===== Input material
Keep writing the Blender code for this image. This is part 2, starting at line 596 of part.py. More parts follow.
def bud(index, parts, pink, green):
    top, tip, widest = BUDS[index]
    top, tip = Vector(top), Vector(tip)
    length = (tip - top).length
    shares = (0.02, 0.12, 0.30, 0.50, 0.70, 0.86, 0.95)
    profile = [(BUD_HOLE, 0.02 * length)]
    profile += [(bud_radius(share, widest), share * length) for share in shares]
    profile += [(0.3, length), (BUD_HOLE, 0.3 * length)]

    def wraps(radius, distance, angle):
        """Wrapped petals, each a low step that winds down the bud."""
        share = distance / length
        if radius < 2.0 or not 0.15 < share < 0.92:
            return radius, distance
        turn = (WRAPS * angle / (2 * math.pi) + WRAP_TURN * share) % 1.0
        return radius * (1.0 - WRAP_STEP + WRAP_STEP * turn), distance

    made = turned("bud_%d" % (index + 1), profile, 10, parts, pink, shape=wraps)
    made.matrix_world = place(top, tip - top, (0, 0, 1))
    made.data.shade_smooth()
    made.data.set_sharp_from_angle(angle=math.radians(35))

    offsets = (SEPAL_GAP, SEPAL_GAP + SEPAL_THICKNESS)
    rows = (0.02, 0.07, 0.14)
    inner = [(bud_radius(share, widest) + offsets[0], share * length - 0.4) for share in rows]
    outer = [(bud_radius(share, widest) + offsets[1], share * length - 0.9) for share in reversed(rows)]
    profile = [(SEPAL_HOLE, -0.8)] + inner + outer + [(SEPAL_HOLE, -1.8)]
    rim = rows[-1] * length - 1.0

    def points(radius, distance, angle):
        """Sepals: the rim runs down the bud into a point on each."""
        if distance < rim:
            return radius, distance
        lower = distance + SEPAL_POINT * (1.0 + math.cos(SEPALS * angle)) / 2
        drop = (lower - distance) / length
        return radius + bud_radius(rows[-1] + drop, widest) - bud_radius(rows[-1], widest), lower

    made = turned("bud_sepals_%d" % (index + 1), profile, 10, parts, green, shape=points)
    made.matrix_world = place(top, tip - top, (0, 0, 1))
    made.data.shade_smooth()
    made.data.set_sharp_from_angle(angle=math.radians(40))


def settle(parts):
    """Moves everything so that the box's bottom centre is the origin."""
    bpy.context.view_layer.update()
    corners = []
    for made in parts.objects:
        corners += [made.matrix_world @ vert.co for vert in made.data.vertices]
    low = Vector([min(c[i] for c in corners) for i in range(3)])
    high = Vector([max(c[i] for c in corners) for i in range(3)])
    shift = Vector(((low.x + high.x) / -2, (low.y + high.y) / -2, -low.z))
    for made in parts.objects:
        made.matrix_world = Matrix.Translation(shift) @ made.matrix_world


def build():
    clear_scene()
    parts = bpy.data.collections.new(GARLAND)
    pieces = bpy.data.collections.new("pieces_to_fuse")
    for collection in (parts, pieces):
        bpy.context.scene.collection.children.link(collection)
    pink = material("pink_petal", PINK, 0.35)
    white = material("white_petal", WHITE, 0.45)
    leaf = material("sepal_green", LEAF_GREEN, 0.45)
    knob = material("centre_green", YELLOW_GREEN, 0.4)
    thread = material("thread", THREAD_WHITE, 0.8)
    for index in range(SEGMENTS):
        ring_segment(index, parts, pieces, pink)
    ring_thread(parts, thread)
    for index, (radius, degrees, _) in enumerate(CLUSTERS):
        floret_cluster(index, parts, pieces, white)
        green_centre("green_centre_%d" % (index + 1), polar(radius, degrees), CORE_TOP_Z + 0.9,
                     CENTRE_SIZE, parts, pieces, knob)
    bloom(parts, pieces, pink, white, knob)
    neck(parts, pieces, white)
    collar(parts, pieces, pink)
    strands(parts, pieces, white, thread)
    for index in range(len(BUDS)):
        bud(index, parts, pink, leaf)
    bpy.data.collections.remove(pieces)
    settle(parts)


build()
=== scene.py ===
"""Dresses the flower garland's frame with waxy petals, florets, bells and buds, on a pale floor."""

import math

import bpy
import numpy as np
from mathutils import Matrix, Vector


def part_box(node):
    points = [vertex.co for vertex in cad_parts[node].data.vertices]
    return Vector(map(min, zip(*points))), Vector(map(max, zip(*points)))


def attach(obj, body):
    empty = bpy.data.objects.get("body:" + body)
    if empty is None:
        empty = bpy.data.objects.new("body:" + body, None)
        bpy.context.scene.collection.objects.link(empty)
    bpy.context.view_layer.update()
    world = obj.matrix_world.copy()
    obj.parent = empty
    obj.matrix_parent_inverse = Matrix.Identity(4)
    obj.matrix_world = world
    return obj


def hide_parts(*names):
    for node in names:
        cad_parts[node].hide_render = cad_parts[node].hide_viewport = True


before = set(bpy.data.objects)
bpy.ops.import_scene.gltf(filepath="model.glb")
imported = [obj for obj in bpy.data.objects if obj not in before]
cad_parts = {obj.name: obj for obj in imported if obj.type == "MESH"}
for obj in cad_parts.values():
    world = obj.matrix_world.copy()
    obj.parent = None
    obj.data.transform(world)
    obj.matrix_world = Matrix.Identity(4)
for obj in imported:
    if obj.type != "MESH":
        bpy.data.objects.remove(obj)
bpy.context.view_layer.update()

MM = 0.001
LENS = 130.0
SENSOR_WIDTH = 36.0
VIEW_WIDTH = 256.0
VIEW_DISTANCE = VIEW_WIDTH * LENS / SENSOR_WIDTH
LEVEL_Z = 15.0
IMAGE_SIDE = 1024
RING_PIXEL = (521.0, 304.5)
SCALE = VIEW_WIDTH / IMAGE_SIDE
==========
===== Input material
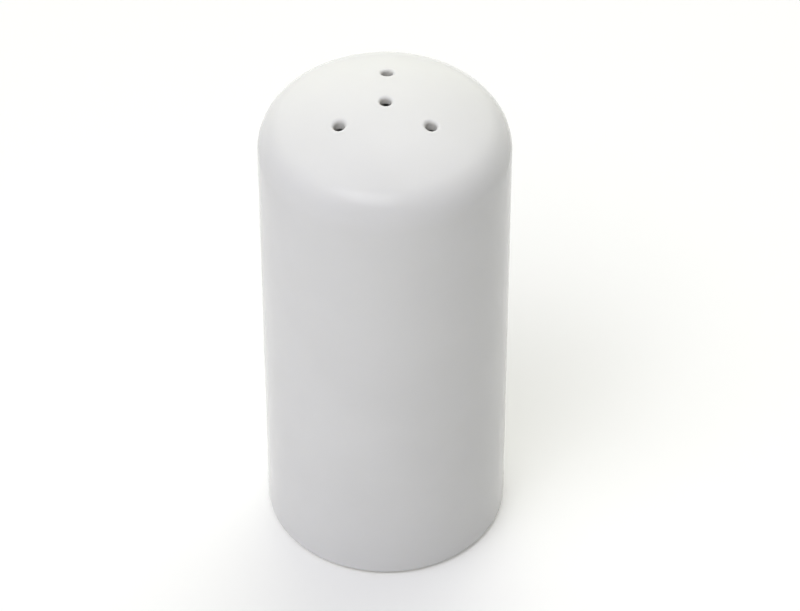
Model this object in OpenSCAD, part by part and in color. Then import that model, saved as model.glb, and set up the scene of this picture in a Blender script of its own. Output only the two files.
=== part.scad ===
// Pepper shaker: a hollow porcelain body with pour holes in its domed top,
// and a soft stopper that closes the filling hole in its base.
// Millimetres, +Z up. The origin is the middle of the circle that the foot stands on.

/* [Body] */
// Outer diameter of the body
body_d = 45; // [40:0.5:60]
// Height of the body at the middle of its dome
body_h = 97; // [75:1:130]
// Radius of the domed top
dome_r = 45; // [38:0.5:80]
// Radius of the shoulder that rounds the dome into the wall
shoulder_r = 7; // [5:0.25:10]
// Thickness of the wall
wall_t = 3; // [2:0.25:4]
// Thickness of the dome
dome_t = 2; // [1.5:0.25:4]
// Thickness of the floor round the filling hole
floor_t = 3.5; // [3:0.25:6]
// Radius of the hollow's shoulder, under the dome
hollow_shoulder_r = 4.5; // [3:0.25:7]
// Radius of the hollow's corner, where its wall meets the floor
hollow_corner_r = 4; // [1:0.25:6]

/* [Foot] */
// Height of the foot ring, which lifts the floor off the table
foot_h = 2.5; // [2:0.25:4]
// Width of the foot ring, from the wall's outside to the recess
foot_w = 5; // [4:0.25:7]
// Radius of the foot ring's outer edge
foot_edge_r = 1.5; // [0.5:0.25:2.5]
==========
» Task to carry out
Copy exactly the lines from the line with "polar(radius, degrees), CORE_TOP_Z" up to and including the line with "obj.parent = None", and no other lines.

» Result of the exercise
        green_centre("green_centre_%d" % (index + 1), polar(radius, degrees), CORE_TOP_Z + 0.9,
                     CENTRE_SIZE, parts, pieces, knob)
    bloom(parts, pieces, pink, white, knob)
    neck(parts, pieces, white)
    collar(parts, pieces, pink)
    strands(parts, pieces, white, thread)
    for index in range(len(BUDS)):
        bud(index, parts, pink, leaf)
    bpy.data.collections.remove(pieces)
    settle(parts)


build()
=== scene.py ===
"""Dresses the flower garland's frame with waxy petals, florets, bells and buds, on a pale floor."""

import math

import bpy
import numpy as np
from mathutils import Matrix, Vector


def part_box(node):
    points = [vertex.co for vertex in cad_parts[node].data.vertices]
    return Vector(map(min, zip(*points))), Vector(map(max, zip(*points)))


def attach(obj, body):
    empty = bpy.data.objects.get("body:" + body)
    if empty is None:
        empty = bpy.data.objects.new("body:" + body, None)
        bpy.context.scene.collection.objects.link(empty)
    bpy.context.view_layer.update()
    world = obj.matrix_world.copy()
    obj.parent = empty
    obj.matrix_parent_inverse = Matrix.Identity(4)
    obj.matrix_world = world
    return obj


def hide_parts(*names):
    for node in names:
        cad_parts[node].hide_render = cad_parts[node].hide_viewport = True


before = set(bpy.data.objects)
bpy.ops.import_scene.gltf(filepath="model.glb")
imported = [obj for obj in bpy.data.objects if obj not in before]
cad_parts = {obj.name: obj for obj in imported if obj.type == "MESH"}
for obj in cad_parts.values():
    world = obj.matrix_world.copy()
    obj.parent = None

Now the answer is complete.